Me: “First of all reading your file IS part of my job here but I can tell all of you that I’ve not read any files on anyone here as of yet and I won’t for at least the next three weeks. I want to get to know you, not your file. Secondly son, your sex offense is what you DID it is not who you ARE, so how about you start that one over for me.” He stared at me with narrowed eyes and I was certain he’d just taken this up as his power struggle and would not be saying another word, but I also wasn’t going to press him if he didn’t. I know when and what battles to pick and this was not one of them. Finally, after a very long pause and just when I was about to give the nod to the next young man, S spoke up.
S: “fine, my name is S, and I’m 16. I was an only child and had wanted to go in the military before I got into trouble, now I’m not sure what I want to do or where I’ll be going when I get out of here.” That was much more honest than I had expected him to be, but I was pleased and he appeared to be as well as evidenced through the big old grin I got!
Introductions continued and when they had finished I took time to explain to my class about the journal they’d be working on at the beginning of class starting on Wednesday. I told them, sometimes I’d give them a topic on the board and other times they’d be allowed to free write, their thoughts and feelings on an issue where not right or wrong they were simply their thoughts and feelings. The journals would not be slashed and hacked with my red pen for spelling and punctuation errors but that occasionally they may find a comment or question from me about something they had written. Journals would be collected on Fridays and I would be making sure they had written every day in order to earn their points.
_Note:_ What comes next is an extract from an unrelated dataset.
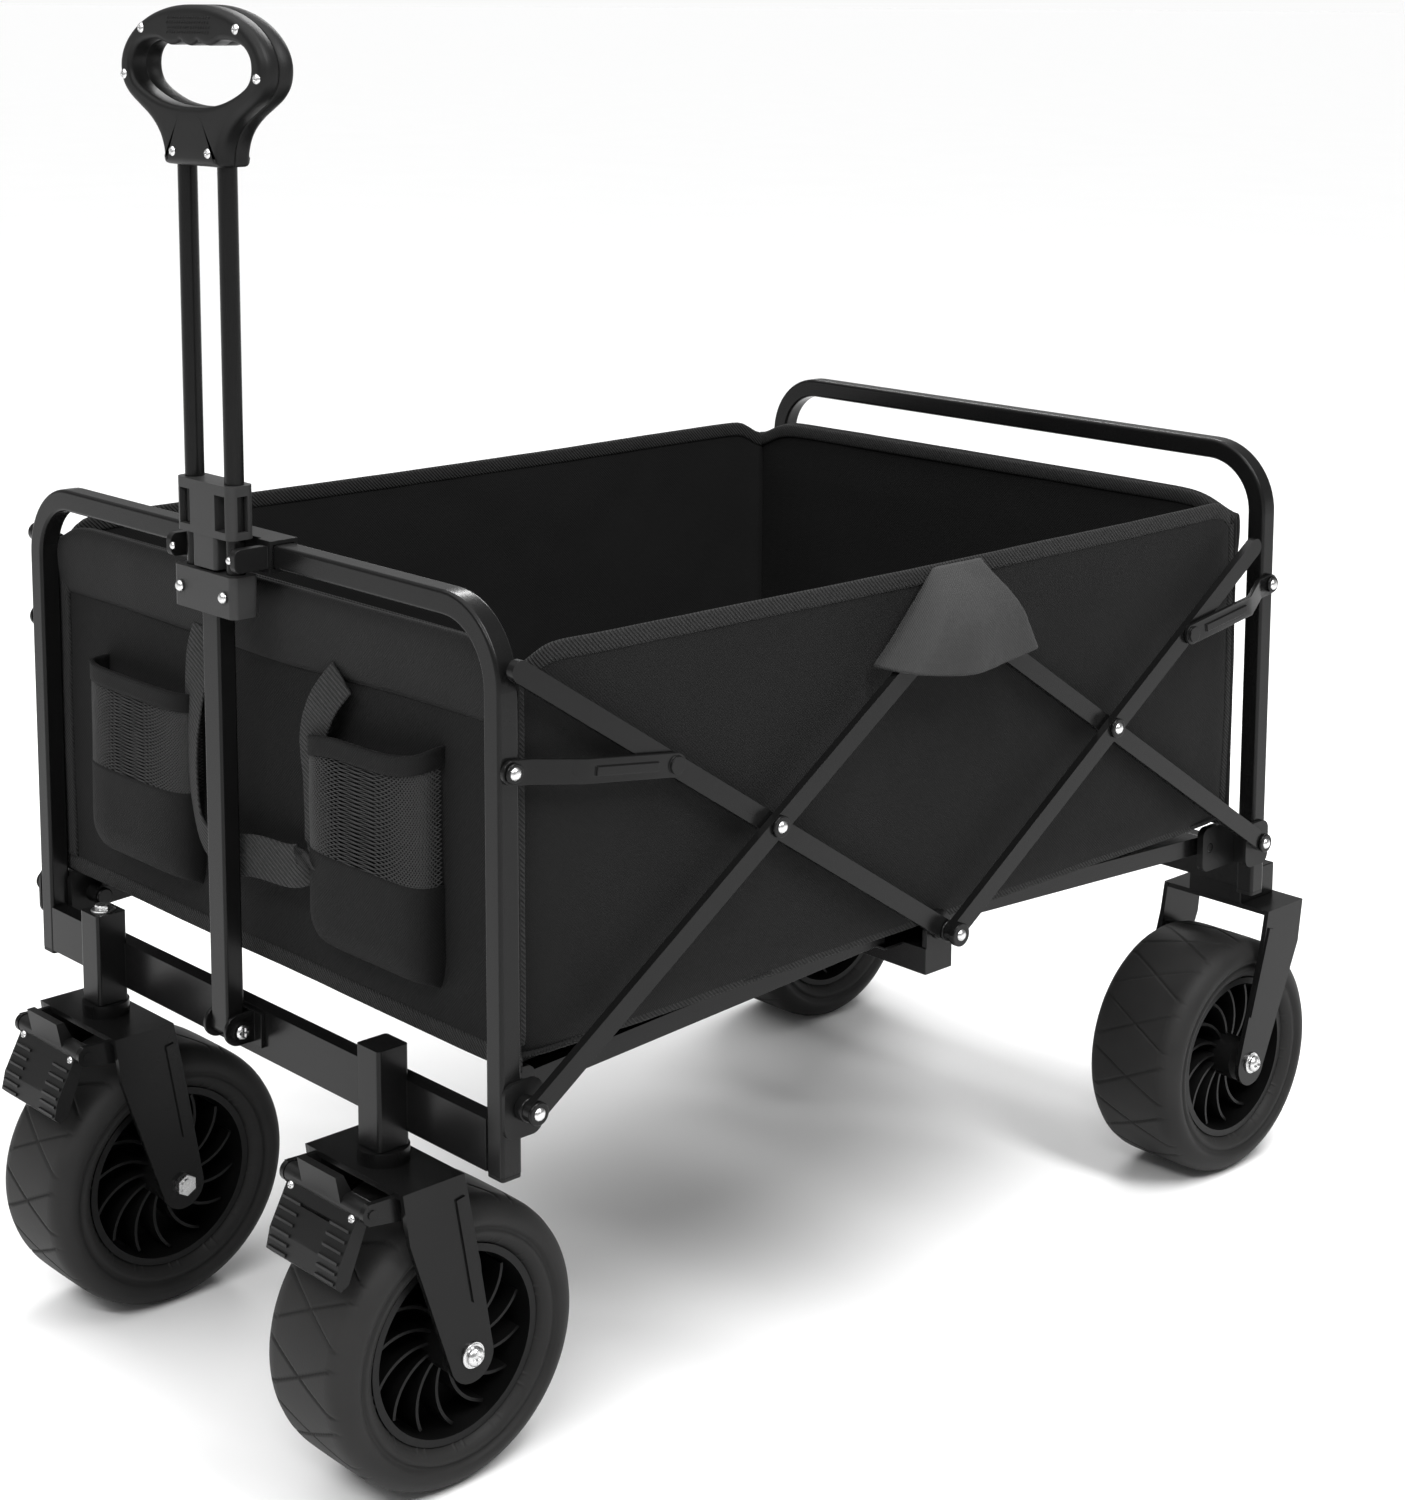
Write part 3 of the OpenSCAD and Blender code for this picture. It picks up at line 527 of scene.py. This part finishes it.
def grip_half(node):
    """One half of the hand grip: a D-shaped ring, well rounded outside and in the finger opening."""
    centre = np.array([0.0, 907.0])
    outer, hole = (loop_through(h, 300, centre) + [0, GRIP_TOP - GRIP_DRAWN] for h in (GRIP_RIM, GRIP_HOLE))
    lo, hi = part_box(node)
    face, seam = (lo.y, hi.y) if node == "grip_front" else (hi.y, lo.y)
    s = 1 if seam > face else -1
    rings = [(inset(outer, 0.8), seam), (outer, seam - s * 0.9 * MM)]
    big, small = 5.6, 3.6
    for a in np.linspace(0, math.pi / 2, 8):
        rings.append((inset(outer, big * (1 - math.cos(a))), face + s * big * (1 - math.sin(a)) * MM))
    o_in, h_in = inset(outer, big), inset(hole, -small)
    for f in (0.25, 0.5, 0.75):
        rings.append((o_in * (1 - f) + h_in * f, face))
    for a in np.linspace(math.pi / 2, 0, 7):
        rings.append((inset(hole, -small * (1 - math.cos(a))), face + s * small * (1 - math.sin(a)) * MM))
    rings.append((hole, seam - s * 0.6 * MM))
    rings.append((inset(hole, -0.5), seam))
    k = len(outer)
    verts = [(x * MM, y, z * MM) for loop, y in rings for x, z in loop]
    m = len(rings)
    faces = []
    for i in range(m):
        for j in range(k):
            i2, j2 = (i + 1) % m, (j + 1) % k
            faces.append([i * k + j, i * k + j2, i2 * k + j2, i2 * k + j])
    obj = piece(node + "_skin", verts, faces, GRIP, BODY_OF[node])
    obj.data.set_sharp_from_angle(angle=math.radians(50))
    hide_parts(node)


grip_half("grip_front")
grip_half("grip_back")
GRIP_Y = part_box("grip_front")[0].y
for k, (x, z) in enumerate(((56, 936.5), (78.5, 906), (21, 857))):
    for q, side in ((-1, "left"), (1, "right")):
        spot = (q * x * MM, GRIP_Y + 0.5 * MM, z * MM)
        screw(f"grip_screw_{k}_{side}", spot, (0, -1, 0), 3.6 * MM, 2.2 * MM, "handle_upper")
for row in range(4):
    for col in range(17):
        spot = ((-24 + 3 * col + 1.5 * (row % 2)) * MM, GRIP_Y, (934 + 3.2 * row) * MM)
        screw(f"grip_dot_{row}_{col}", spot, (0, -1, 0), 1.05 * MM, 0.8 * MM, "handle_upper",
              mat=GRIP, recess=False, rings=3, spokes=8)


# small steel rivet domes on the black heads, on both sides
HEAD_GAP = 20 * MM
for n in BLACK_HEADS:
    mesh = nodes[n].data
    top = max(v.co.x for v in mesh.vertices)
    heads = {}
    for v in mesh.vertices:
        if v.co.x > top - 26 * MM:
            y, z = v.co.y, v.co.z
            near = next((c for c in heads if max(abs(c[0] - y), abs(c[1] - z)) < HEAD_GAP), None)
            heads.setdefault(near or (y, z), []).append(v.co.copy())
    for k, cloud in enumerate(heads.values()):
        out = max(c.x for c in cloud)
        rim = [c for c in cloud if c.x > out - 0.05 * MM]
        y = (min(c.y for c in rim) + max(c.y for c in rim)) / 2
        z = (min(c.z for c in rim) + max(c.z for c in rim)) / 2
        for q, side in ((1, "right"), (-1, "left")):
            spot = (q * (out - 0.1 * MM), y, z)
            screw(f"{n}_dome_{side}_{k}", spot, (q, 0, 0), 4.3 * MM, 2.2 * MM, BODY_OF[n], recess=False)


# rivets on the slider and the clip, bolts at the handle's foot, the stems and the pedals
CLAMP, CLIP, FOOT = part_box("handle_clamp"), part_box("handle_clip"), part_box("handle_bolt")
for q, side in ((1, "right"), (-1, "left")):
    spot = (q * 26 * MM, CLAMP[0].y + 0.1 * MM, 566 * MM)
    screw("clamp_rivet_" + side, spot, (0, -1, 0), 4.0 * MM, 2.4 * MM, "handle_upper", recess=False)
    spot = (q * 34 * MM, CLIP[0].y + 0.2 * MM, (CLIP[0].z + CLIP[1].z) / 2)
    screw("clip_rivet_" + side, spot, (0, -1, 0), 2.6 * MM, 1.4 * MM, "front_frame", recess=False)
    spot = (q * (FOOT[1].x - 0.2 * MM), (FOOT[0].y + FOOT[1].y) / 2, 262 * MM)
    screw("foot_bolt_" + side, spot, (q, 0, 0), 5.2 * MM, 2.6 * MM, BODY_OF["handle_bolt"])
    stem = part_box("caster_fork_" + side)
    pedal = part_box("brake_pedal_" + side)
    pedal_body = BODY_OF["brake_pedal_" + side]
    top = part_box("front_beam")[1].z
    mid_x = (stem[0].x + stem[1].x) / 2
    if q < 0:
        bolt_head("stem_bolt", (mid_x, Y_FRONT - 18 * MM, top - 0.2 * MM), 6.0 * MM, 4.6 * MM, "front_frame")
    for k, dx in enumerate((-1, 1)):
        edge = pedal[0].x if dx < 0 else pedal[1].x
        spot = (edge - dx * 0.2 * MM, Y_FRONT - 60 * MM, 212 * MM)
        screw(f"pedal_screw_{k}_{side}", spot, (dx, 0, 0), 4.2 * MM, 2.0 * MM, pedal_body)
        spot = (mid_x + dx * 33 * MM, Y_FRONT - 66.6 * MM, 207 * MM)
        screw(f"pedal_face_screw_{k}_{side}", spot, (0, -1, 0), 3.2 * MM, 1.8 * MM, pedal_body)


WHEELS = {}
for w in ("front_right", "front_left", "rear_right", "rear_left"):
    lo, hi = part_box("tyre_" + w)
    WHEELS[w] = ((lo + hi) / 2, hi.x - lo.x, (hi.z - lo.z) / 2)


# the tyre's side: how far in from its edge, and the radius, on a tyre of radius TYRE_R
TYRE_R = 97
TYRE_SIDE = ((10, 66.0), (5, 69.2), (2.6, 73), (1.8, 75.6), (3.1, 76.4), (2.9, 79), (0.8, 79.8),
             (0.1, 83), (0.6, 86), (2.2, 89), (4.8, 92.2), (8.4, 94.9), (12.5, 96.2))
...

Seemed fair enough to them and thus my lunch hour that day was going to be spent at the store with PO getting those nifty black n white hardcover journals.
Books where handed out and I asked them if they had done any Literature in class so far this year (this was December actually coming up on Christmas break for kids on the ‘outside’ or as my boys called it ‘in the real’) and their answer was no, they had done pages out of the grammar books and spelling tests.
Me: “That’s it?”
Class: “Yes”
Me: “Did you write paragraphs and essays and papers?”
Class: “no”
R: volunteering from the back where he’d been more or less not vested after his introduction, “she kept all our work in folders in the file cabinet back here.”
Me: “thanks R, I’ll look those over today before I go home”
Getting them back on track I told them then a bit of my style. We would be reading a play yes, but we’d also being doing some fun writing assignments that went with the reading and in all of that they’d get to practice all those grammar rules they had studied since first grade. That drew a bit of enthusiasm but not a lot, they just weren’t down with the whole reading part of class and that was okay, eventually they’d come round to my way of thinking. I was sure of it.
As class was over and the guys were heading out to lunch the behavior aide V stopped to speak to me telling me that she’d never seen S smile since he got there.
Lesson for day one: An incident in your life is not what and who you are, it does not define you unless you allow it to, it is you who defines yourself and only you have the power to sell yourself short.